Draft Redux: Of my first 8 selections in the draft, only B-15, A. Biedrins (8th round), has exceeded expectations.  Rashard Lewis has basically met expectations (below his standards in most categories, but his newfound theft-mastery balances these out).  The other 6 have fallen short, or well short (Garnett, Okafor).  This apparent shortcoming in the draft (at this juncture), combined with success in head-to-head play, illustrates the importance of the later rounds of the draft (Nate Robinson), as well as the importance of early season waiver and free-agent acquisitions (J. Terry, Nene, and R. Sessions)

Line of the Year- through 2 quarters of play.

In Trash on November 12, 2008 at 3:57 am

Flambo

Flambo

Let me add a big qualifier here: the following line (through one half of play) is the Gold Standard, thus far, for players drafted in the 9th Round, and then unceremoniously dropped before they played a single game.

  • Jason Terry:   60% FG, 100% FT, 1 3-Pointer made,  17 Pts., 1 Board, 3 Dimes, 4 Steals, 1 Block.

Mr. Terry is an 8-category contributor tonight, with half the game remaining.  Lights Out can defend his decision all he wants; I maintain, however, that he could desperately use a guy like Terry on his squad.  Furthermore, he secretly regrets this decision.

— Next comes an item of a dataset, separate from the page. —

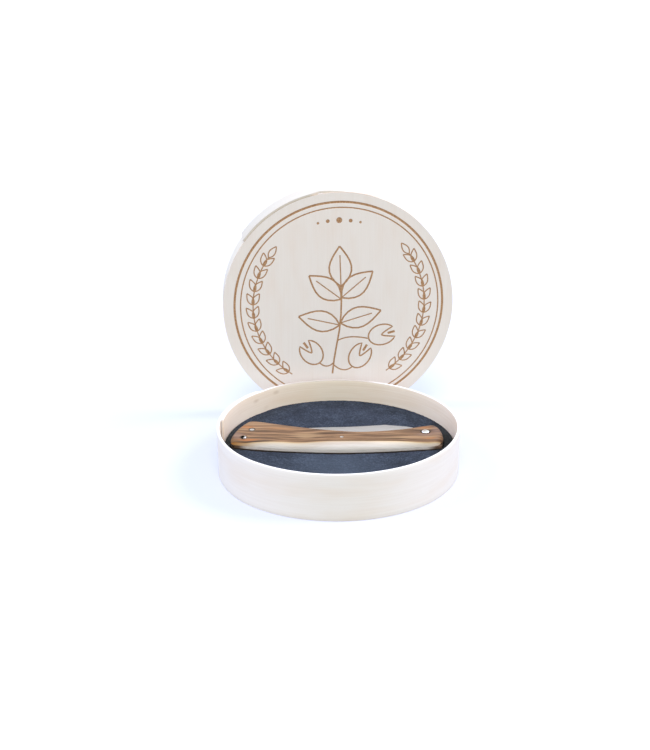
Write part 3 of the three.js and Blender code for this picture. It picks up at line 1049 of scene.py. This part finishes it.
def handleScale(pieceName, nodeName, slotSide, outward):
    scale = copyOfNode(nodeName, pieceName, dissolve=0)
    holes = knife["holeRadius"]
    bpy.ops.object.mode_set(mode="EDIT")
    bpy.ops.mesh.select_mode(type="EDGE")
    bpy.ops.mesh.select_all(action="DESELECT")
    bpy.ops.mesh.edges_select_sharp(sharpness=math.radians(60))
    bpy.ops.object.mode_set(mode="OBJECT")
    # Of its sharp edges, only the outline on the slot's side is kept, without the holes
    for edge in scale.data.edges:
        start, end = (scale.data.vertices[i].co for i in edge.vertices)
        x, y, z = (start + end) / 2 / mm
        atHole = min(math.dist((x, y), knife[spot]) for spot in holes) < knife["solidsHoles"]
        if abs(z - slotSide) > 0.01 or atHole:
            edge.select = False
    bpy.ops.object.mode_set(mode="EDIT")
    bpy.ops.mesh.select_all(action="INVERT")
    bpy.ops.mesh.delete(type="EDGE")
    bpy.ops.mesh.select_all(action="SELECT")
    bpy.ops.mesh.edge_face_add()
    stretch = knife["roundingHeight"] / knife["roundingWidth"]
    bpy.ops.mesh.extrude_region_move(
        TRANSFORM_OT_translate={"value": (0, 0, outward * knife["scaleThickness"] / stretch * mm)})
    bpy.ops.mesh.bevel(offset=knife["roundingWidth"] * mm, segments=knife["roundingSteps"],
                       profile=0.5, clamp_overlap=False)
    bpy.ops.mesh.select_all(action="SELECT")
    bpy.ops.transform.resize(value=(1, 1, stretch), center_override=(0, 0, slotSide * mm))
    bpy.ops.mesh.normals_make_consistent(inside=False)
    bpy.ops.object.mode_set(mode="OBJECT")
    for spot, radius in holes.items():
        drill(scale, *knife[spot], radius)
    smooth(scale, 40)
    return scale


upperScale = handleScale("upper_handle_scale", "upper_scale", knife["upperScaleBottom"], 1)
finishPiece(upperScale, "box", "upper_scale", handleMaterial(
    "pistachio wood, oiled and polished, with its sapwood", handleLook["sapEdge"],
    ["#4E3625", "#7A5A40", "#8D6C4D", "#A48162"]))
# The lower scale is all heartwood, painted much darker than the upper one as the shade in the foam's
# gap
lowerScale = handleScale("lower_handle_scale", "lower_scale", knife["lowerScaleTop"], -1)
finishPiece(lowerScale, "box", "lower_scale", handleMaterial(
    "pistachio heartwood, oiled, painted with the gap's shade", handleLook["allHeart"],
    ["#241A14", "#30251D", "#382C22", "#42352A"]))
print("handle scales:", len(upperScale.data.polygons), "faces each")


# Back spring and blade: carbon and stainless steel, brushed along the knife and satin. The
# spring's coarse grinding also scatters light, so it is less of a mirror.

springLook = {
    "light": "#FAF3EC",
    "dark": "#E8DFD6",
    "scratchSize": (14, 0.35, 0.35),  # mm
    "shader": {"Metallic": 0.45, "Roughness": 0.55},
    "endShadeColour": "#7A6658",  # its ends are painted dark and brown: shade at the knife's ends and the wood reflected in the steel
    "endShadeReach": (41.5, 46.8),
}

bladeLook = {
    "light": "#E8EAEE",
    "dark": "#D2D5DB",
    "scratchSize": (5, 0.3, 0.3),
    "shader": {"Metallic": 1.0, "Roughness": 0.42},
}


def brushedSteel(name, look):
    material, tree, shader = newMaterial(name, look["shader"])
    place = placeInMillimetres(tree)
    scratches = stretchedNoise(tree, place, look["scratchSize"], Detail=3, Roughness=0.6)
    colour = addNode(tree, "ValToRGB", links={"Fac": scratches.outputs["Fac"]},
                     stops=[(0.3, look["dark"]), (0.7, look["light"])]).outputs["Color"]
    # Painted shade and a painted reflection of the wood at the spring's ends
    if "endShadeColour" in look:
        along = addNode(tree, "SeparateXYZ", links={"Vector": place})
        ends = bandMask(tree, along.outputs["X"], look["endShadeReach"])
        colour = addNode(tree, "MixRGB", blend_type="MULTIPLY", links={
            "Fac": ends, "Color1": colour},
            values={"Color2": linear(look["endShadeColour"])}).outputs["Color"]
    dress(tree, shader, colour, scratches.outputs["Fac"], strength=0.35, depth=0.01)
    return material


spring = copyOfNode("back_spring", "spring_back")
easeEdges(spring, 0.45, segments=4, degrees=40)
smooth(spring, 40)
finishPiece(spring, "box", "back_spring",
            brushedSteel("spring steel, ground along the handle", springLook))

blade = copyOfNode("blade", "knife_blade", dissolve=0.05)
easeEdges(blade, 0.06, degrees=40)
smooth(blade, 30)
finishPiece(blade, "blade", "blade",
            brushedSteel("stainless blade steel, satin", bladeLook))
print("spring and blade ground")


# Pins: polished steel turned on a lathe. Each is a ring that is drawn up and narrowed in steps.

pins = {
    "bottom": 7.55,
    "top": 16.0,
    "flushDome": 0.18,
    "seat": 0.05,
    "dome": 0.55,
    "domeSteps": 8,
    "sides": 48,
    "shank": 1.5,
    "head": 1.85,
    "buttPin": 1.15,
    "middlePin": 0.9,
    "tube": 1.35,
    "tubeEase": 0.08,
    "tubeBore": 0.9,
    "boreShift": -0.28,
    "shadeDepths": (0.22, 0.12),  # painted shade below the handle's face, from shaded to lit
    "shadeAlongKnife": (-0.3, 0.5),  # painted shade along the knife from the lanyard's hole, from shaded to lit
}


def turnedPiece(pieceName, centre, profile, bore):
    x, y = centre
    radius, height = profile[0]
    bpy.ops.object.select_all(action="DESELECT")
    bpy.ops.mesh.primitive_circle_add(vertices=pins["sides"], radius=radius * mm, fill_type="NGON",
                                      location=(x * mm, y * mm, height * mm))
    piece = bpy.context.object
    piece.name = pieceName
    bpy.ops.object.transform_apply(location=True)
    bpy.ops.object.mode_set(mode="EDIT")
    for nextRadius, nextHeight in profile[1:]:
        bpy.ops.mesh.extrude_region_move(
            TRANSFORM_OT_translate={"value": (0, 0, (nextHeight - height) * mm)})
        if nextRadius != radius:
            factor = nextRadius / radius
            bpy.ops.transform.resize(value=(factor, factor, 1), center_override=(x * mm, y * mm, 0))
        radius, height = nextRadius, nextHeight
    bpy.ops.mesh.select_all(action="SELECT")
    bpy.ops.mesh.normals_make_consistent(inside=False)
    bpy.ops.object.mode_set(mode="OBJECT")
    if bore:
        drill(piece, x + pins["boreShift"], y, bore)
    smooth(piece, 40)
    return piece


def domeProfile(radius, height, rise):
    turns = [math.pi / 2 * i / pins["domeSteps"] for i in range(pins["domeSteps"] + 1)]
    return [(max(radius * math.cos(turn), 0.02), height + rise * math.sin(turn)) for turn in turns]


def roundedPin(radius):
    dome = pins["flushDome"]
    lower = domeProfile(radius, pins["bottom"] + dome, -dome)
    return lower[::-1] + domeProfile(radius, pins["top"] - dome, dome)


def rivetProfile():
    upperSeat = pins["top"] + pins["seat"]
    lowerSeat = pins["bottom"] - pins["seat"]
    lower = domeProfile(pins["head"], lowerSeat, -pins["dome"])
    upper = domeProfile(pins["head"], upperSeat, pins["dome"])
    return lower[::-1] + [(pins["shank"], lowerSeat), (pins["shank"], upperSeat)] + upper


def tubeProfile():
    radius, ease = pins["tube"], pins["tubeEase"]
    return [(radius - ease, pins["bottom"]), (radius, pins["bottom"] + ease),
            (radius, pins["top"] - ease), (radius - ease, pins["top"])]


# Painted shade: the pins are dark below the handle's face, in their holes, and on the far side of the
# lanyard's hole
def polishedSteel():
    material, tree, shader = newMaterial("stainless steel, polished", {"Metallic": 1.0})
    place = placeInMillimetres(tree)
    apart = addNode(tree, "SeparateXYZ", links={"Vector": place})
    wear = addNode(tree, "TexNoise", links={"Vector": place}, values={"Scale": 0.9, "Detail": 3})
    gloss = addNode(tree, "MapRange", links={"Value": wear.outputs["Fac"]}, values={
        "To Min": 0.22, "To Max": 0.42})
    tree.links.new(gloss.outputs["Result"], shader.inputs["Roughness"])
    litAtFace = addNode(tree, "MapRange", links={"Value": apart.outputs["Z"]}, values={
        "From Min": pins["top"] - pins["shadeDepths"][0],
        "From Max": pins["top"] - pins["shadeDepths"][1]})
    holeAt = knife["lanyardHole"][0]
    shadeAlongKnife = addNode(tree, "MapRange", links={"Value": apart.outputs["X"]}, values={
        "From Min": holeAt + pins["shadeAlongKnife"][0], "From Max": holeAt + pins["shadeAlongKnife"][1]})
    bright = addNode(tree, "Math", operation="MULTIPLY", links={
        0: litAtFace.outputs["Result"], 1: shadeAlongKnife.outputs["Result"]})
    tone = addNode(tree, "MixRGB", links={"Fac": bright.outputs[0]}, values={
        "Color1": linear("#221E1B"), "Color2": linear("#F6F5F7")})
    tree.links.new(tone.outputs["Color"], shader.inputs["Base Color"])
    return material


polished = polishedSteel()
for pieceName, nodeName, spot, profile, bore in [
    ("pivot_pin", "pivot_rivet", "pivot", rivetProfile(), 0),
    ("butt_end_pin", "butt_pin", "buttPin", roundedPin(pins["buttPin"]), 0),
    ("handle_middle_pin", "middle_pin", "middlePin", roundedPin(pins["middlePin"]), 0),
    ("lanyard_sleeve", "lanyard_tube", "lanyardHole", tubeProfile(), pins["tubeBore"]),
]:
    pin = turnedPiece(pieceName, knife[spot], profile, bore)
    finishPiece(pin, "box", nodeName, polished)
print("pins turned")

Maybe Terry was not a “system” player for him.  Maybe Terry didn’t fit into his “grand plans”.  When he lies awake at night, does Mr. Light ever realise that his grand plans need a shakeup?  For many years now, Mr. Light’s fantasy seasons have played out like the movie “Groundhog Day”;  a guaranteed declaration that “this is my year”, with each new season, is money in the bank.  The annual unfulfillment of this declaration is money in the bank also.  As is a laundry list of blunders, such as prematurely dropping the aforementioned Mr. Terry.